I am deeply grateful to James Beard who conducts workshops within the prison with batterers and to Lindsay Wagner, who also works with these men and their families. Both of them were assisting me at this workshop. We all smiled at each other in deep gratitude for the healing that was taking place.

Anonymous said...

I thought I would leave this post as to the consequences of beating a child. I've also listened to Bradshaw on the family, as well as do self help with innerbonding. Which is Maragaret Pauls' website, she has some good advice on parenting, I think.
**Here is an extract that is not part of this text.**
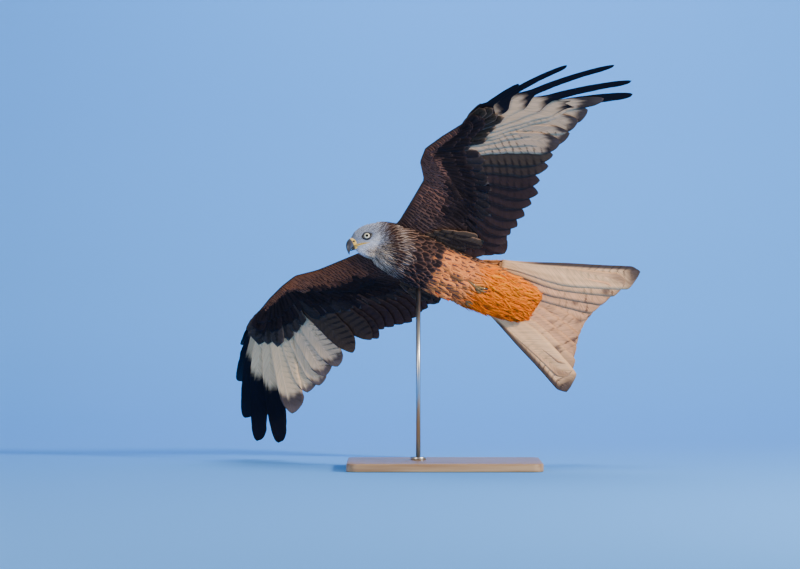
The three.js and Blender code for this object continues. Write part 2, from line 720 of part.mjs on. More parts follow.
const cereCutPlace = headCentre.clone().addScaledVector(headAxis, cereEnd);
const billParts = bySize(bill.subtract(grownHead).subtract(slab(cereCutPlace, headAxis, 60))).slice(0, 2);
const [cere, hook] = billParts.sort((one, other) => middle(one) - middle(other));
const nostrils = join([nostrilForm(1), nostrilForm(-1)]);
bird.add(toMesh(cere.subtract(nostrils), 'cere', 0xd8b25a, 0.5));
bird.add(toMesh(hook, 'bill_upper', 0x34343c, 0.35));
const lowerBill = toSolid(billForm(lowerBillRings, 0)).subtract(grownHead).subtract(toSolid(billForm(billRings, seam)));
bird.add(toMesh(lowerBill, 'bill_lower', 0x3c3c42, 0.4));

for (const [wing, sideName] of [[leftWing, 'left'], [rightWing, 'right']]) {
  const whole = join(wingForms(wing)).subtract(grownBody).subtract(wristCut(wing, wristCutTurn[sideName]));
  const reach = (solid) => Math.max(...[solid.boundingBox().min[1], solid.boundingBox().max[1]].map(Math.abs));
  const [arm, hand] = bySize(whole).slice(0, 2).sort((one, other) => reach(one) - reach(other));
  bird.add(toMesh(arm, `wing_${sideName}_arm`, 0x5a3a2a, 0.85));
  bird.add(toMesh(hand, `wing_${sideName}_hand`, 0x3a302c, 0.85));
}

bird.add(toMesh(join(tailForms()).subtract(grownBody), 'tail', 0xd8c2ae, 0.85));

for (const [name, side] of [['leg_left', 1], ['leg_right', -1]]) {
  bird.add(toMesh(join(legForms(side)).subtract(grownBody), name, 0xb4642c, 0.8));
}

const group = new THREE.Group();
group.add(bird);
group.add(toMesh(toSolid(baseForm()), 'stand_base', 0xc9ae86, 0.55));
const rod = toSolid(rodForm()).subtract(toSolid(bodyForm(seam).applyMatrix4(birdMatrix)));
group.add(toMesh(toSolid(collarForm()), 'stand_collar', 0xb8b8b8, 0.3, 1));
group.add(toMesh(rod, 'stand_rod', 0xb8b8b8, 0.3, 1));

export default group;
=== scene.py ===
# Red kite banking in flight, life size, on a plain display stand
import itertools
import math
import bpy
import bmesh
import numpy as np
from mathutils import Matrix, Vector
from mathutils.bvhtree import BVHTree


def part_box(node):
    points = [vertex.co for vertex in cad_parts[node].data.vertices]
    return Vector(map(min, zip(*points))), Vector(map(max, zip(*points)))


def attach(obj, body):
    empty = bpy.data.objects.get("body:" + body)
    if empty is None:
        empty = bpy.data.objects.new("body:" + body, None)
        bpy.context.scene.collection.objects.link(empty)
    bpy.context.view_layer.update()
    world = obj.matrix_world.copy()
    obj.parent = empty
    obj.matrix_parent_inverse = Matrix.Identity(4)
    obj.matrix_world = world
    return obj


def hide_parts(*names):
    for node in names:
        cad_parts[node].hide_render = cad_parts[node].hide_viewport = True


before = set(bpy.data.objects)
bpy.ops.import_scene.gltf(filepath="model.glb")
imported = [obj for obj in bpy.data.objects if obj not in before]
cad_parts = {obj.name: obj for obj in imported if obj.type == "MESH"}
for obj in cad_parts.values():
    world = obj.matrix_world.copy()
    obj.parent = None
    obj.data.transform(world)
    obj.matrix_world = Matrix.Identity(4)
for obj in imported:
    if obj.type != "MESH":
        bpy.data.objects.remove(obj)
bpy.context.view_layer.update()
print("frame loaded")

# The bird's own axes in the row frame: x to the bill, y to its left, z to its back, in millimetres
birdPose = {
    "centre": (-22, 28, 440),
    "nose": (-0.8602, -0.3026, 0.4104),
    "left": (0.509, -0.5591, 0.6545),
    "back": (0.0314, 0.7719, 0.635),
}
birdAxes = np.array([birdPose["nose"], birdPose["left"], birdPose["back"]], float)
birdCentre = np.array(birdPose["centre"], float)
rng = np.random.default_rng(11)


def toRow(points):
    return (np.asarray(points, float) @ birdAxes + birdCentre) / 1000


def unit(vectors):
    vectors = np.asarray(vectors, float)
    return vectors / np.maximum(np.linalg.norm(vectors, axis=-1, keepdims=True), 1e-9)


def smooth(low, high, value):
    share = np.clip((np.asarray(value, float) - low) / (high - low), 0, 1)
    return share * share * (3 - 2 * share)


# Between two numbers, or between two colours or points where they have three parts and the share has not
def mix(first, second, share):
    first, second, share = (np.asarray(value, float) for value in (first, second, share))
    if max(first.ndim, second.ndim) and share.ndim and share.shape[-1] != 1 and first.shape[-1:] == (3,):
        share = share[..., None]
    return first * (1 - share) + second * share


def alongList(values, share):
    return np.interp(share, np.linspace(0, 1, len(values)), values)


def alongSections(sections, name, places):
    at = np.array([one["at"] for one in sections], float)
    values = np.array([one[name] for one in sections], float)
    slopes = np.gradient(values, at)
    places = np.clip(places, at[0], at[-1])
    index = np.clip(np.searchsorted(at, places) - 1, 0, len(at) - 2)
    gap = at[index + 1] - at[index]
    share = (places - at[index]) / gap
    square, cube = share ** 2, share ** 3
    return ((2 * cube - 3 * square + 1) * values[index] + (cube - 2 * square + share) * gap * slopes[index]
            + (3 * square - 2 * cube) * values[index + 1] + (cube - square) * gap * slopes[index + 1])


def sectionAt(sections, place, inset):
    values = {key: float(alongSections(sections, key, place)) for key in sections[0] if key != "at"}
    return {key: value if key in ("side", "level", "roll") else value - inset for key, value in values.items()}


# Objects

def link(name, data):
    made = bpy.data.objects.new(name, data)
    bpy.context.scene.collection.objects.link(made)
    return made


def addObject(name, mesh, materials, hides=()):
    piece = link(name, mesh)
    for material in materials:
        mesh.materials.append(material)
    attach(piece, "root")
    if hides:
        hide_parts(*hides)
    return piece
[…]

I also remember a comment made by a psychogist when a parent, a mother said she had to practically beat her son just to get him to do anything. The psychologist remarked, don't be surprised if as a teenager he turns around and attacks you one day, because that is exactly what you are teaching him. I think after a while when kids grow older they become indifferent or immune to the punnishment and may even turn out to be more rebellious as a result of it. I've heard kids ,"Say ,So what if they beat me I'll just keep doing what I am doing."(And usualyy find covert ways to get around their parents rules.) So these practices don't really instill discipline in the child but the opposite.

Anonymous said...

guess you guys are sp's. I don't agree with your views on this, you ok with that?

Katharine O'Moore-Klopf said...

Anon 1/11/08, no one who commented on my post is a spanker. I don't think, and none of the other commenters think, that spanking is appropriate.